Dr. Paul begins with the issue that many who reject outright the idea of the central planning of any area of the economy “whole heartedly endorse the same concept with central planning in money,” which he points out is doomed to the same fate as centrally planning farming for a nation.  He goes on to discuss the issues of morality and trust in a monetary system, and to advocate for a return to sound money with gold.
Charles Partee is also an advocate of gold, but to be used in another capacity. Instead, Partee would have the price of the U.S. Mint’s gold eagle float, so that its price could be used as an “indicia of public attitudes towards financial conditions in the country” (at the time of the video, gold had fallen to half of its 1980 high of $850/oz, down to an average for the year of about $425, so this point might play differently now); and while he desires a slowly rising money supply to go along with population growth and productivity growth, if it came down to “choosing between a blind confidence in the technology of gold production, and the efficacy of management,” he “come[s] out for management.”

Here are some of the more relevant quotes transcribed:

PAUL

8:35 “[T]he money sustains every single transaction.  It is a participant in everything that we do; it is the unit of account that we have to measure every transaction.  All our services and all our goods are measures in terms of the unit of account.  And if we believe that we and plan centrally, and determine that unit of account, without the market participating, I think we get what we have now: very chaotic conditions which are bound to get more chaotic after a period of time.  So I don’t believe that central planning in money can be successful.  I happen to believe and accept the ideas of the Austrian School of Economics.  As Mises in particular explained, that the business cycle is precisely caused by central planning of money, and that the booms and busts are inevitable.  That as we drive the economy this year and for next year’s election you will see conditions improve, but sure enough you will see the consequences of the inflation we have today.”

11:26 “By what moral right do we have to create purchasing power out of thin air? Whether it’s done by the creation of credit or Federal Reserve notes, or whether it’s the creation of SDR’s on an international scope, by what right do they do this?  Is it any more moral to dilute the value of your purchasing power of the money you hold in your wallet, than it is for the farmer to dilute the milk supply with water? …I happen to believe also because it’s a moral issue more than an economic issue, it is for this reason that the people have lost trust in their government, trust in the banks, trust in business, trust in themselves, and that we are a nation of distrust… It is the issue of trust in people and trust in money that must come before you can start talking about nickeling and dime-ing it trying to get back to a balanced budget, because that certainly hasn’t worked.”
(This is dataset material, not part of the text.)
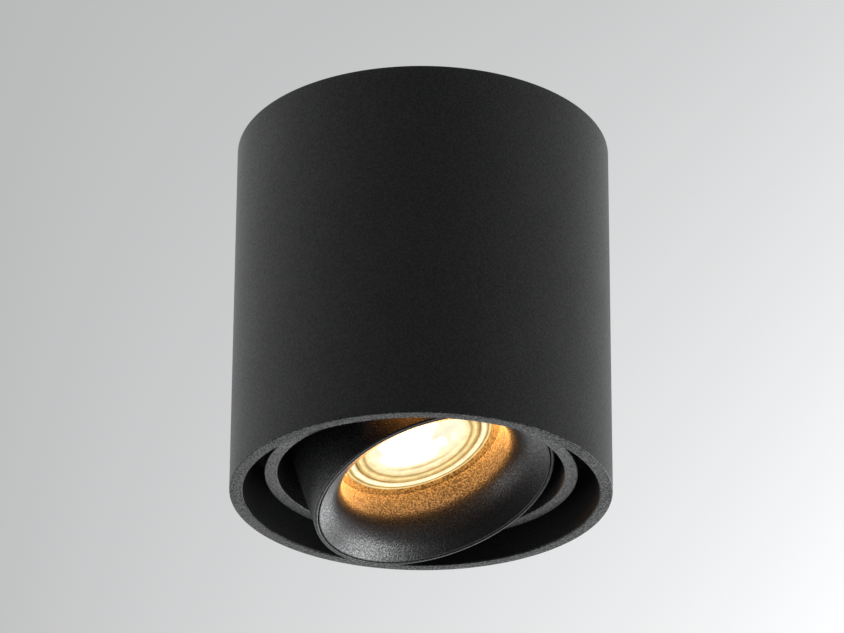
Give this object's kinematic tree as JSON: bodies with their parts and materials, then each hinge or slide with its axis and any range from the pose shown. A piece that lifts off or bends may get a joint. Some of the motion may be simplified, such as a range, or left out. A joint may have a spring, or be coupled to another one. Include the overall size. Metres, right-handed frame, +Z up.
{
  "type": "surface mounted ceiling spotlight",
  "caption": "Cylindrical surface mounted ceiling spotlight with a swivel ring, a tilting lamp head and a pull-out flared glare baffle.",
  "frame": {"origin": "centre of the two ceiling screw slots, on the plate's upper face against the ceiling", "axes": "+Z up into the ceiling along the housing's axis; +X along the row of the two screw slots, and the way the head shines at rest; the tilt axis runs along Y"},
  "size_m": [0.1, 0.1, 0.1106],
  "materials": {
    "powder_coat_black": "fine textured matt black powder coat on aluminium",
    "zinc_plated_steel": "bright zinc plate",
    "spring_steel": "oiled spring steel",
    "white_nylon": "natural moulded nylon",
    "black_rubber": "matt moulded rubber",
    "brass": "turned brass",
    "wire_insulation": "heat resistant silicone sleeve",
    "earth_insulation": "green and yellow insulation",
    "white_ceramic": "unglazed white ceramic",
    "clear_glass": "clear pressed glass",
    "reflector_coating": "bright metallised bowl",
    "filament": "tungsten"
  },
  "bodies": {
    "fixture": {"housing": "powder_coat_black", "carrier_ring": "powder_coat_black", "ceiling_plate": "zinc_plated_steel", "mounting_lugs": "zinc_plated_steel", "grub_screws": "spring_steel", "cable_grommet": "black_rubber", "terminal_block": "white_nylon", "terminal_sleeves": "brass", "terminal_screws": "zinc_plated_steel", "block_screw": "zinc_plated_steel", "earth_screw": "zinc_plated_steel", "earth_eyelet": "brass", "earth_wire": "earth_insulation", "glide_washer": "white_nylon", "retaining_ring": "spring_steel", "stop_pin": "spring_steel", "feed_wires": "wire_insulation"},
    "ring": {"swivel_ring": "powder_coat_black", "pivot_bushes": "white_nylon"},
    "head": {"head_can": "powder_coat_black", "can_back": "powder_coat_black", "pivot_screws": "zinc_plated_steel", "pivot_spacers": "zinc_plated_steel", "friction_washers": "spring_steel", "lampholder_bracket": "zinc_plated_steel", "bracket_screws": "zinc_plated_steel", "lampholder": "white_ceramic", "lampholder_contacts": "brass", "lampholder_screws": "zinc_plated_steel", "lampholder_wires": "wire_insulation"},
    "baffle": {"glare_baffle": "powder_coat_black", "baffle_springs": "spring_steel"},
    "lamp": {"lamp_lens": "clear_glass", "lamp_reflector": "reflector_coating", "lamp_base": "white_ceramic", "lamp_pins": "brass", "lamp_capsule": "clear_glass", "lamp_filament": "filament"}
  },
  "joints": [
    {"name": "ring_swivel", "type": "hinge", "parent": "fixture", "child": "ring", "pos_m": [0, 0, -0.0878], "axis": [0, 0, 1], "range_deg": [-175, 175], "deforming": ["feed_wires"]},
    {"name": "head_tilt", "type": "hinge", "parent": "ring", "child": "head", "pos_m": [0, 0, -0.0878], "axis": [0, -1, 0], "range_deg": [-39.5, 0.5], "deforming": ["lampholder_wires"]},
    {"name": "baffle_pull", "type": "slide", "parent": "head", "child": "baffle", "axis": [0.3338, 0, -0.9426], "range_m": [0, 0.02]},
    {"name": "lamp_twist", "type": "hinge", "parent": "head", "child": "lamp", "pos_m": [0, 0, -0.0878], "axis": [-0.3338, 0, 0.9426], "range_deg": [0, 30]}
  ]
}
13:38 Was he reading my blog posts back in 1983?

PARTEE

19:35 “Ron Paul and I have debated this issue informally, and sometimes more formally.  And we were not only both members of the Gold Commission, but since my name is Partee and his name is Paul, we sat next to each other at all of the meetings and exchanged notes and that kind of thing.  And even agreed on some issues, for example the recommendation for the printing of a Gold Eagle, he and I agreed on.  But the difference, as you’ll see, that what I wanted it for was to have an indicia of public attitudes towards financial conditions in the country; and therefore I wanted its price to be able to vary, that is it would be a fixed weight but its price would vary, and the variation in its price would be an indicator of developing attitudes in the public toward financial conditions.  You destroy that indicia value when you have a gold standard, of course, but for this purpose, why it would have been quite worthwhile.”
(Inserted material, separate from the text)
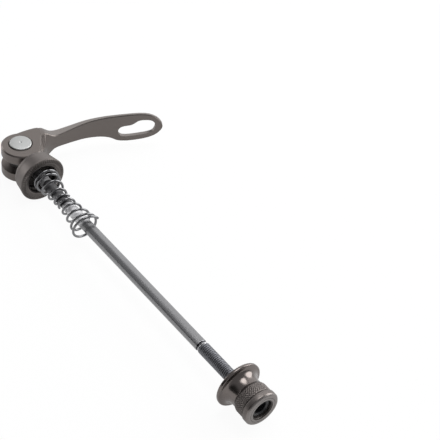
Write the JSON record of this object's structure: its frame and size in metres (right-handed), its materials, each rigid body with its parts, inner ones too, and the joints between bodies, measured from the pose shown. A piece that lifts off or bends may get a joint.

21:55 “And I have also four points and they are directly on the question of a gold standard. My first point is that what time has shown that the world, or the United States, or any individual economy needs for its monetary standard, is one that will expand gradually, over time, in line with population growth and with increased production in the society.  If you have something that expands too rapidly, and that of course is a very, very grave threat with paper money, why you’ll have inflation!  But if you have something that expands too slowly, you’ll have persistently downward bias on the price level of the country, and history has shown that that stultifies production and new thinking and private entrepreneurship rather than reviving it.

So that what we want is something that will expand gradually, over time as the population and the production of the society expands with that time.

Gold, in my view, only very roughly approximates this particular test.  It is true that there is a gradual increase in the gold stock – that is as we’re able to identify it over time because it is not destroyed, by and large, and because new production is a small proportion of the stock of gold.  But the rate at which at which the gold stock expands is subject to a great many variables – the discovery of new gold, the development of alternative non-monetary uses of gold – that make, in fact, the correspondence between this need for gradually growing monetary standard and the supply available for monetary purposes of gold to meet.

24:26 “That’s why, for example, over the years the concept of gold as a part of the money supply was supplemented with silver as a part of the money supply in order to get more money.  That’s why, over time… banking developed. And the bankers took gold, and issued promissory notes backed by gold in return.  And that was of course, where paper money started.  It started in the private sector, not in the government sector.  And it was the abuse of the use of paper money, in the private sector, by private sector participants, that resulted in this becoming a government monopoly I think, in every major country in the world today, and for a good many years past.”

25:31 “In any event, it seems to me, that what we want to have, rather than this imperfect relationship between the growing supply of gold and the growing need for money, what we need to have is something that will show some flexibility, some elasticity, that is subject to some management.  And so when it comes down to … choosing between a blind confidence in the technology of gold production, and the efficacy of management, I come out for management.”